By RANDY WHITE, D.Min.

Founder and CEO

(Read Part 16)

Randy-White

We begin this time with a short review. What is it that marks the beginning of a new dispensation, or a new era in God’s program?

A dispensation begins when a fundamentally new revelation is given by God which changes mankind’s responsibility to God and man.

In other words, God has to dispense something new. He has to give a new revelation. That dispensing of a new revelation causes us to realize that we need to look differently at the world. In fact, we even need to read the Bible differently from that point forward.

This means that we must not take a concept that belongs to a later dispensation and pull it into an earlier dispensation. For instance, there is much talk today about “building the kingdom.” I know what people mean by that—and what they mean is good. Yet, we ought to refine our words when we speak like that because the kingdom will be in the future and it is not something that we can build. The Bible says in describing the coming kingdom that it will arrive:

“Not by might nor by power, but by My Spirit,” says the LORD of hosts. (Zech. 4:6, NASB)

The zeal of the LORD of hosts will accomplish this. (Isa. 9:7NASB)

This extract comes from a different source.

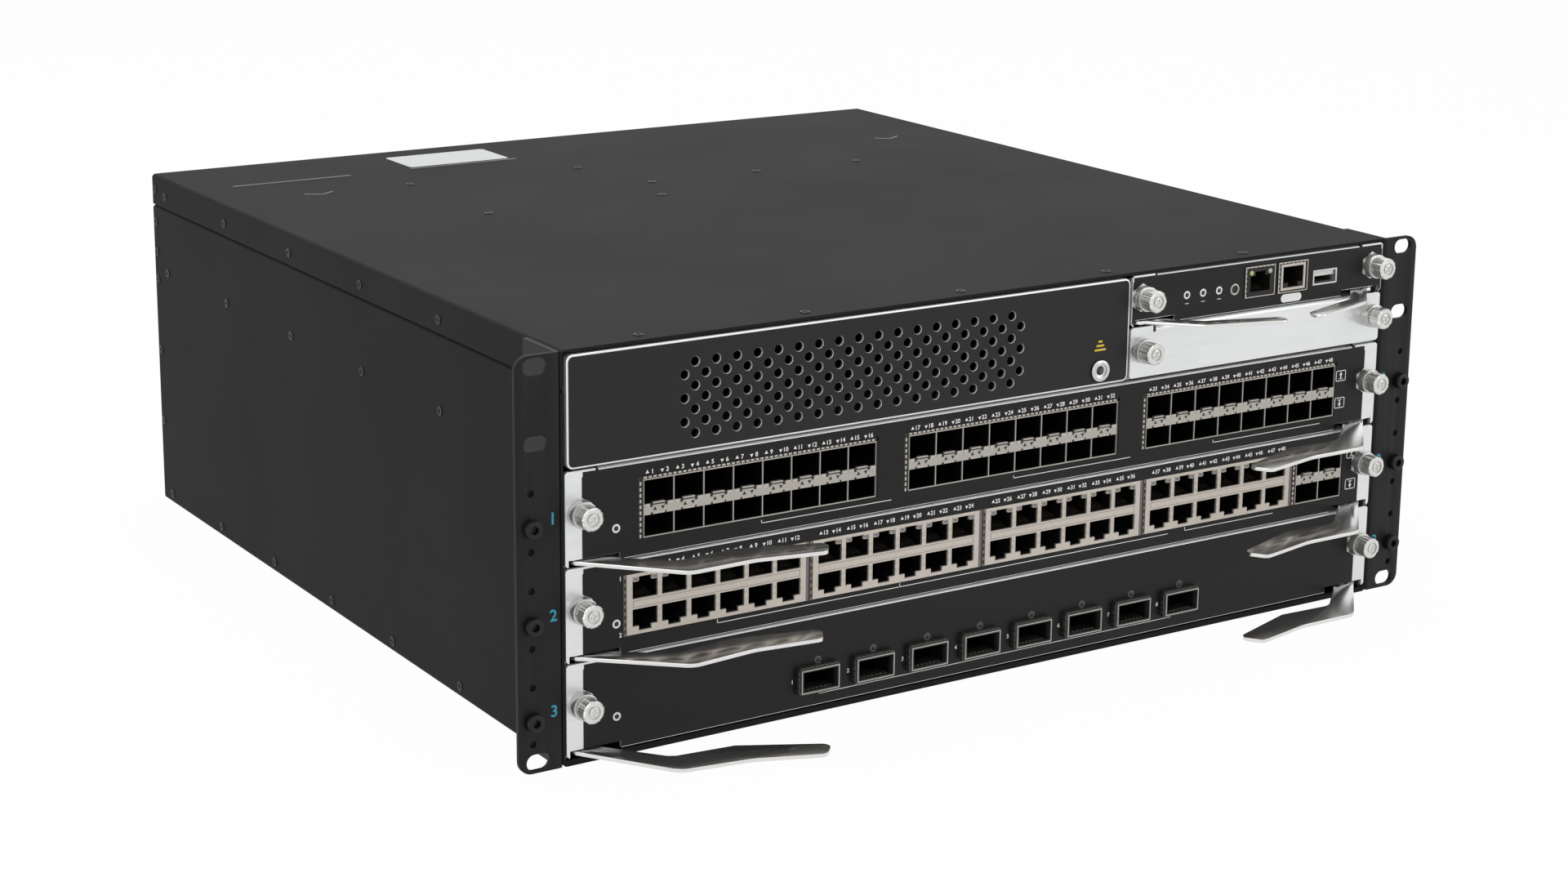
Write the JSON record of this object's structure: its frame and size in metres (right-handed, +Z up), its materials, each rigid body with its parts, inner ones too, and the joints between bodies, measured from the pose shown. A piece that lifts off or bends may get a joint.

We are not in the kingdom now, and so we must look at these dispensations and make sure to be “rightly dividing” everything in its place (2 Tim. 2:15).

Remember also that neither a richer understanding nor a fulfillment of prophecy constitutes the beginning of a dispensation. We are looking for something that is both totally new and totally fundamental to our understanding. A failure to recognize the fundamental changes between the dispensations has led to so much Biblical and spiritual confusion in the world today.

We also need to look for concepts in each dispensation that carry over to the future and never go away—and for those that cease and do not carry over.

Our purpose is to discern the answer to this question: How do we apply the Scripture to ourselves—our lives—in the place that we are in today?

Abram and the Dispensation of Promise

It is easy to understand the name of this dispensation! The revelation that started this dispensation was a great promise. In fact, it is a promise that still holds true today, and one that fundamentally changed man’s relationship with God.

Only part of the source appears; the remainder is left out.